*OBJECTIVE*
Restate word for word the lines beginning at the one that contains "Write the Blender" and ending at the one that contains "the stem hollow."; include both and nothing else.

*EXERCISE MATERIALS*

BEGIN

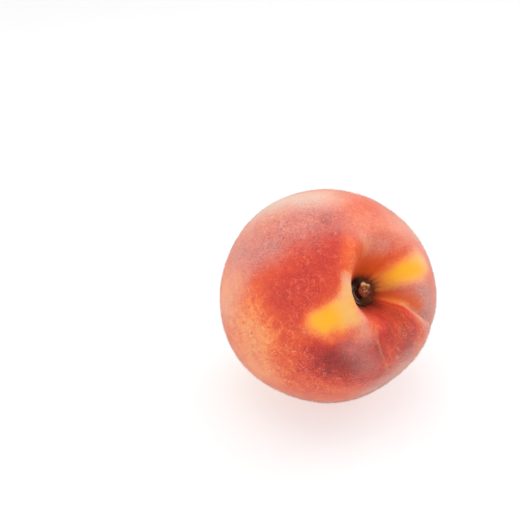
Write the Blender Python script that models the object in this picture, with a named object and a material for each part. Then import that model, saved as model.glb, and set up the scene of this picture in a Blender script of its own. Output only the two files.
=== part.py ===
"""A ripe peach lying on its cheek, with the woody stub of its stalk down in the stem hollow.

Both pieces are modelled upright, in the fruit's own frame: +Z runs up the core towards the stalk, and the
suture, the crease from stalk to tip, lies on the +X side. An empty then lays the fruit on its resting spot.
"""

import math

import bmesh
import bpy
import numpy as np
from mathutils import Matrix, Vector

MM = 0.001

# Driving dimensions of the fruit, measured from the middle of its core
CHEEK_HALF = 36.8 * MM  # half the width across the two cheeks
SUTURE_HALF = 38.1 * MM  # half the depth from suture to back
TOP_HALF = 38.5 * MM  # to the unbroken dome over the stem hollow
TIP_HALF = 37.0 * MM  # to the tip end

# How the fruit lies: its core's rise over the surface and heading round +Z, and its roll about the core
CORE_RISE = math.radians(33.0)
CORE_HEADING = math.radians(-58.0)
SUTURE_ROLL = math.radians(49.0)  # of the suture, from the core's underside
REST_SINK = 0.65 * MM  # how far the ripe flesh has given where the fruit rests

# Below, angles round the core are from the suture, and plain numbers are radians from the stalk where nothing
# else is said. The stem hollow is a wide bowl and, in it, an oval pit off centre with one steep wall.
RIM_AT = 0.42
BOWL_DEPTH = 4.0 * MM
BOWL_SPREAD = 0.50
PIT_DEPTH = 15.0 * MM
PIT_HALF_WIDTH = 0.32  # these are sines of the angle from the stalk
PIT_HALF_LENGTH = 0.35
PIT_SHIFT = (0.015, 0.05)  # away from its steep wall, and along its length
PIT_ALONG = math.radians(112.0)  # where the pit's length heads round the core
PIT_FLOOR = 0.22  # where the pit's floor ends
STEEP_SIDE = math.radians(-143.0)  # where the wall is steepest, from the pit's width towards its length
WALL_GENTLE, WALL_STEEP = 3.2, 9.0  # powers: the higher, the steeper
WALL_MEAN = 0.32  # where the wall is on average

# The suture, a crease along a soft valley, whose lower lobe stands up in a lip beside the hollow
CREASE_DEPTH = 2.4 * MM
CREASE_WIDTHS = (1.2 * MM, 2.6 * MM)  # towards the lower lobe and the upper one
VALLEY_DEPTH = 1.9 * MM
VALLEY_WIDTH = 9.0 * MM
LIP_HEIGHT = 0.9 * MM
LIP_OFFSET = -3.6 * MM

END
BEGIN

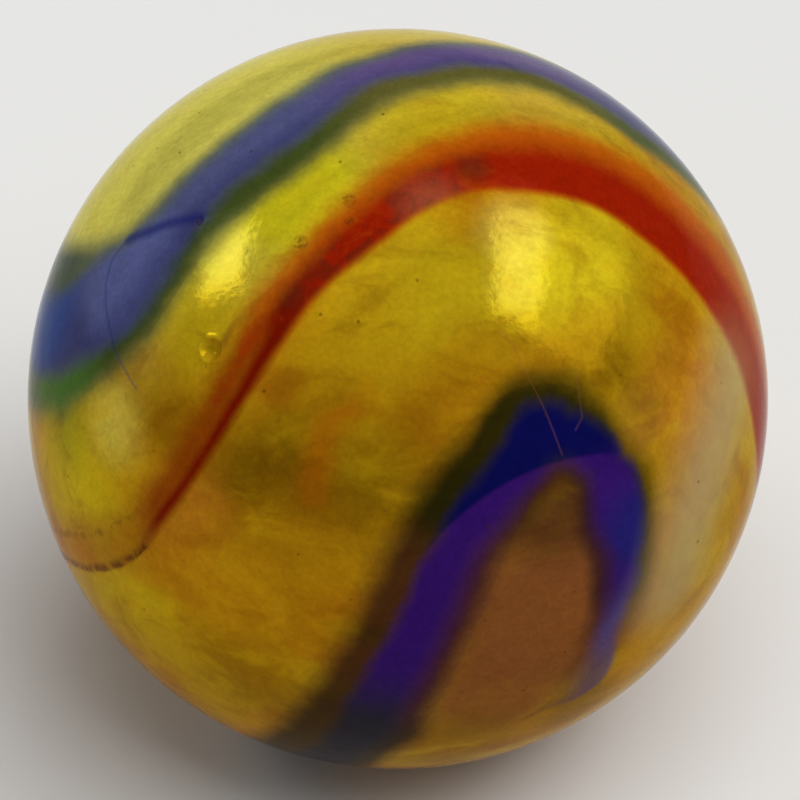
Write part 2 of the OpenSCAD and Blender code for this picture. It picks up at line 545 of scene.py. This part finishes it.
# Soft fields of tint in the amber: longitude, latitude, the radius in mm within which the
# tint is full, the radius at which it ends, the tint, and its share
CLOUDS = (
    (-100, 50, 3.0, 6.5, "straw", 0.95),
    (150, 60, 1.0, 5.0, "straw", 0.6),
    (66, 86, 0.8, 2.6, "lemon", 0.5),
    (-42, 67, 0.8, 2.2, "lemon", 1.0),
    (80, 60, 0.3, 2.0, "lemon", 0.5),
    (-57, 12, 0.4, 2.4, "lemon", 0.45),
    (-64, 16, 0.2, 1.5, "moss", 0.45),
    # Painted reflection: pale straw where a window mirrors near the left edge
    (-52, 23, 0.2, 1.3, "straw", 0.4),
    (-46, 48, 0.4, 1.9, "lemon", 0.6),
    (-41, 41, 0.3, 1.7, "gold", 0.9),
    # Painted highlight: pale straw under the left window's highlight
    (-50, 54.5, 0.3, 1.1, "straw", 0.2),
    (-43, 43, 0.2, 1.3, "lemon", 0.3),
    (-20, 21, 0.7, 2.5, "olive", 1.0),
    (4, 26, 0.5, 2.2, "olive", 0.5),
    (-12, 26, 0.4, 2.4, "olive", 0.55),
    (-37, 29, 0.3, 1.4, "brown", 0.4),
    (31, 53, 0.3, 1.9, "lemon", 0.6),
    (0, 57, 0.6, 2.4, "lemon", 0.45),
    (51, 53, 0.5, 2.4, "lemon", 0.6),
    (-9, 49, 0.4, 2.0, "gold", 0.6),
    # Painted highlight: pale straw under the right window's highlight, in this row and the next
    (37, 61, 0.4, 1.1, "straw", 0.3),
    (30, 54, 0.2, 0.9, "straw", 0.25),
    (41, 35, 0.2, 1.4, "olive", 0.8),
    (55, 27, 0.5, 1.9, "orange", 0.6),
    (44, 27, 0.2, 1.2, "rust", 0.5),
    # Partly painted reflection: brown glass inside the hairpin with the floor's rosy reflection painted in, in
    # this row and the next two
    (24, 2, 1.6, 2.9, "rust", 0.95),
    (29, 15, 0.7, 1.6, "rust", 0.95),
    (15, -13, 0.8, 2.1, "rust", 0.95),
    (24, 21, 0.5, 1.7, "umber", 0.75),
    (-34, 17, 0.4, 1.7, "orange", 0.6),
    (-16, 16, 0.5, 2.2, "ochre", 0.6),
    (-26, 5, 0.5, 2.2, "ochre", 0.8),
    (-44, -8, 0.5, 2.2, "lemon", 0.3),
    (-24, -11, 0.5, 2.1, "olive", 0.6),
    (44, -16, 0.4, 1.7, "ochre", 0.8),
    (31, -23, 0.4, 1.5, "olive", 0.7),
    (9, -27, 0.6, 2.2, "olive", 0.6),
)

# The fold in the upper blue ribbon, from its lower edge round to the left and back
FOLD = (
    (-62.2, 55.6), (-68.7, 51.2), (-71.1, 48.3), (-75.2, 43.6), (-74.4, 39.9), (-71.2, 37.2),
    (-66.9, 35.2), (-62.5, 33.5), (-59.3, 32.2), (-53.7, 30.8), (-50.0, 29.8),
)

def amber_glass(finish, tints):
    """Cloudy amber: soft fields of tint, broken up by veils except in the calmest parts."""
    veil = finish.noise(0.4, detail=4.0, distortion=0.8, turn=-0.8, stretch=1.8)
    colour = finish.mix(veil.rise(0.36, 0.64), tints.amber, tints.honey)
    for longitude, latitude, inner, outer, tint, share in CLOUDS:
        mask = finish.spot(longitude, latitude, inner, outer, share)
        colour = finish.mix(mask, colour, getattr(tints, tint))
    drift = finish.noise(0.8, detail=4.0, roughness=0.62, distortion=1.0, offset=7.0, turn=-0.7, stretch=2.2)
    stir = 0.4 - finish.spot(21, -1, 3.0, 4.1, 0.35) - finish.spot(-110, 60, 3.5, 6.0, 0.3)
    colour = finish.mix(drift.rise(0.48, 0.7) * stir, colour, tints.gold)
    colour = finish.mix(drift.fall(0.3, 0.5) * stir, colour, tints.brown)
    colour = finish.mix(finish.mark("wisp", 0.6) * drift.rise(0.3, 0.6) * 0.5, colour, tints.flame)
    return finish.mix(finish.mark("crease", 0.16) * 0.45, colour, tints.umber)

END

*CORRECT ANSWER*
Write the Blender Python script that models the object in this picture, with a named object and a material for each part. Then import that model, saved as model.glb, and set up the scene of this picture in a Blender script of its own. Output only the two files.
=== part.py ===
"""A ripe peach lying on its cheek, with the woody stub of its stalk down in the stem hollow.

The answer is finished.